Pen. Now this soundlessly expresses a thousand words to me, but I think for the viewer it might just look like a pen. For me it visually expresses my love for writing (another regret here; I haven't wrote for a long while.....) and for drawing all at one go. (Killing two birds with one stone.) But naturally it's impossible to weigh which one I like better on the Value scale, so I embodied them into one object.

Toothbrush. This addresses health. I was looking at the question: How much do we value our health? Not that I'm preaching or anything, but these are sincerely just my thoughts: When it's there we don't realise how fortunate we are because for most of us, much of the time we are healthy. Only when the sicknesses come along the way, we begin to appreciate health, and other people around us like friends and family. Recently I became ill the weekend before the start of Term 3 week 1. My head was burning at 38 degrees C and I was lying in discomfort thinking.
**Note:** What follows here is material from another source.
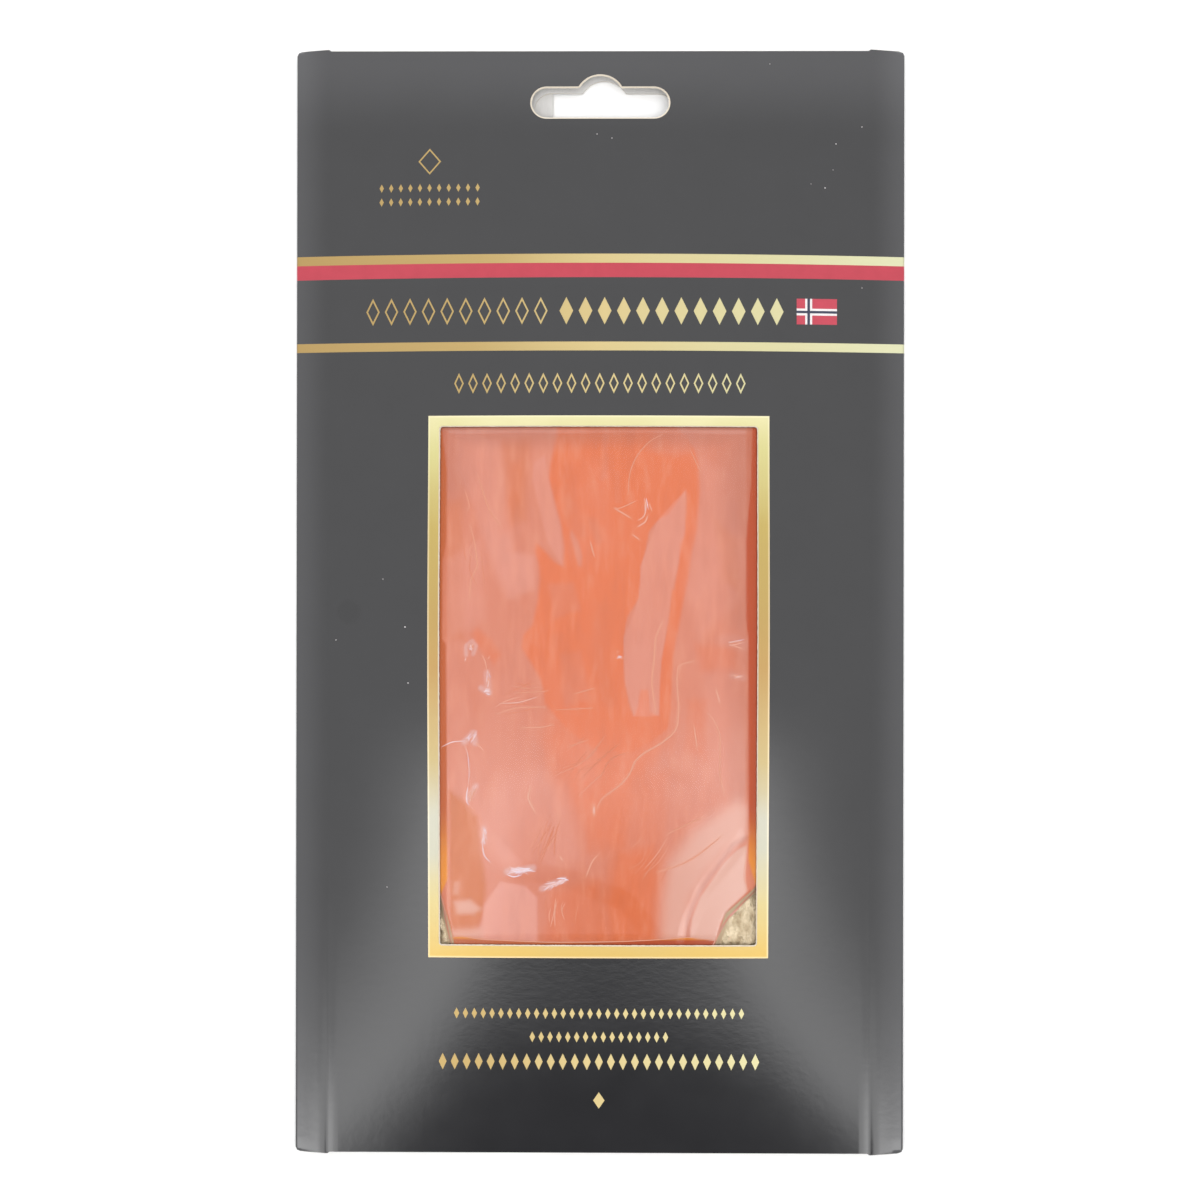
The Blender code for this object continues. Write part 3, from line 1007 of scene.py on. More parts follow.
foldedCorner = (
    (747, 845), (745, 879), (747.5, 891), (729, 909), (720, 924), (716, 945),
    (689, 945), (692, 918), (700, 898), (713, 879), (724, 863), (737, 850),
)
fields = {
    # blur in pixels, amount and outline of each field
    "deep": (
        (5.0, 1.0, orangeMiddle),
        (
            36.0, 0.72,
            ((556, 700), (668, 700), (664, 742), (640, 790), (628, 850), (590, 850), (566, 800), (548, 740)),
        ),
        (30.0, 0.8, ((618, 850), (655, 842), (664, 880), (656, 945), (612, 945), (604, 900))),
        (20.0, 0.5, ((548, 893), (600, 880), (612, 945), (540, 945))),
        (14.0, 0.4, ((622, 770), (668, 770), (662, 846), (622, 842))),
        (9.0, 0.6, ((478, 628), (492, 640), (500, 655), (494, 664), (484, 656), (470, 634))),
        (12.0, 0.4, ((510, 462), (522, 462), (520, 500), (508, 535), (500, 535))),
        (8.0, 0.45, ((560, 770), (584, 775), (600, 800), (590, 815), (570, 800))),
        (12.0, 0.35, ((696, 645), (738, 648), (738, 668), (700, 672))),
        (14.0, 0.35, ((688, 700), (708, 700), (706, 760), (686, 750))),
        (10.0, 0.3, ((640, 590), (652, 590), (648, 640), (640, 690), (634, 650))),
        (5.0, 0.9, ((637, 688), (650, 690), (652, 716), (636, 714))),
    ),
    # pale shapes that cut into the orange
    "cut": (
        (1.6, 0.95, paleTongue),
        (
            3.0, 0.9,
            (
                (534, 462), (532, 480), (537, 510), (547.6, 543), (558, 564), (562.5, 566),
                (564, 550), (560.7, 528), (555, 506), (549, 480), (545, 455),
            ),
        ),
        (2.2, 0.75, ((571, 529), (578, 541), (582.5, 556), (582, 567), (578, 566), (574, 550), (570, 536))),
        (5.0, 0.4, ((602, 424), (608, 424), (608, 478), (601, 480))),
        (4.0, 0.3, ((614, 470), (620, 470), (621, 503), (615, 503))),
        (7.0, 0.5, ((547, 584), (574, 582), (580, 610), (554, 620))),
        (9.0, 0.3, ((560, 655), (580, 650), (590, 700), (566, 706))),
        (12.0, 0.45, ((655, 428), (692, 428), (690, 452), (668, 456), (648, 450))),
    ),
    "pale": (
        (
            1.6, 0.35,
            (
                (686, 489), (657, 521), (641, 565), (638.5, 599), (623.5, 638), (625, 682),
                (634, 717), (659, 716), (661.6, 659), (672, 590), (684.7, 535),
            ),
        ),
        (
            3.0, 0.4,
            ((534, 462), (532, 480), (547.6, 543), (562.5, 566), (560.7, 528), (549, 480), (545, 455)),
        ),
        (
            26.0, 0.42,
            (
                (487, 800), (500, 776), (540, 768), (562, 790), (578, 835), (592, 862),
                (560, 870), (500, 868), (486, 840),
            ),
        ),
        (5.0, 1.0, ((484, 905), (500, 882), (525, 886), (537, 898), (537, 945), (480, 945))),
        (18.0, 0.3, ((700, 460), (738, 470), (742, 600), (700, 640), (690, 600))),
        (12.0, 0.3, ((445, 560), (480, 540), (486, 620), (446, 640))),
        (9.0, 0.5, ((500, 548), (534, 556), (536, 590), (506, 600), (498, 570))),
        (10.0, 0.1, ((704, 672), (742, 676), (745, 800), (712, 790))),
        (10.0, 0.4, ((455, 430), (500, 440), (520, 600), (505, 600), (470, 500), (455, 470))),
    ),
    "haze": (
        (
            24.0, 0.75,
            (
                (668, 864), (692, 832), (737, 800), (750, 810), (748, 838), (728, 852),
                (710, 872), (692, 902), (686, 946), (660, 946), (662, 900),
            ),
        ),
        (3.0, 1.0, foldedCorner),
        (5.0, 0.4, ((454, 882), (459, 882), (458, 896), (453, 894))),
        (8.0, 0.7, ((454, 902), (470, 900), (481, 909), (474, 914), (457, 914))),
        (10.0, 0.6, ((452, 930), (482, 928), (482, 940), (450, 941))),
    ),
    "tan": (
        (
            9.0, 0.95,
            (
                (448, 790), (462, 800), (478, 818), (481, 850), (486, 885),
                (484, 910), (476, 932), (450, 940), (448, 860),
            ),
        ),
        (14.0, 0.35, ((492, 440), (530, 440), (526, 520), (498, 530))),
        (10.0, 0.4, ((716, 520), (738, 540), (738, 590), (722, 580))),
        (12.0, 0.35, ((444, 500), (462, 500), (464, 640), (444, 640))),
    ),
}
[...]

As I thought, I began to come to terms with how health really is a blessing I take for granted because I am healthy much of the time; it's become so normal for me. I also heard an account recently of a woman who, upon learning she was stricken with terminal illness, began only then to cherish her friends and family, spending more time with them, etc.

Eraser. (You can't see it very well as half of it got cropped off, although I tried my best to have it included as far as possible.) As we walk along this stretch of life, it is expected that mistakes will be made in this world of imperfections. Small and big ones. Sometimes after committing a mistake we may feel regretful, upset, and hurt inside - and we wish more than anything that these mistakes could be washed away and forgotten. In those times we wonder if there is a way. This eraser expresses my hope that mistakes can be erased and forgotten. And in a way, it is like a cyclic process - you travel through the various points of life, you accumulate the mistakes and you reach the eraser; you reach a point where you realise that you need to unburden your load. And because life isn't a smooth ride, the circle of objects were not arranged in a perfect circle, but a distorted vague circle.